Rockwell Automation Inc Overview

Rockwell Automation Inc., founded in 1903 and headquartered in Milwaukee, Wisconsin, is a global leader in industrial automation and digital transformation. The company operates with a structure organized around key business segments, primarily Intelligent Devices, Software & Control, and Lifecycle Services. These divisions cater to a diverse range of industries, including manufacturing, energy, and infrastructure.

Rockwell Automation’s financial performance reflects its strong market position. In fiscal year 2023, the company reported total revenue of $8.4 billion and boasts a market capitalization of approximately $34 billion (as of October 2024). The company maintains a significant international presence, with operations spanning North America, Europe, Asia-Pacific, and Latin America.

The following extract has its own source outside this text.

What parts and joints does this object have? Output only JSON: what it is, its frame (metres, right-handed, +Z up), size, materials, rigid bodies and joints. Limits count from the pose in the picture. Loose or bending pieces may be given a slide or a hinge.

Rockwell Automation’s strategic priorities revolve around expanding its connected enterprise solutions, driving organic growth, and executing strategic acquisitions. The company’s stated corporate vision is to improve the quality of life by making the world more productive and sustainable. Recent major initiatives include the acquisition of Plex Systems, a cloud-native smart manufacturing platform, enhancing its software capabilities. A key competitive advantage lies in its integrated control and information solutions, coupled with a strong brand reputation and extensive distribution network. Rockwell Automation’s portfolio management philosophy emphasizes a balanced approach, focusing on both high-growth opportunities and mature, cash-generating businesses.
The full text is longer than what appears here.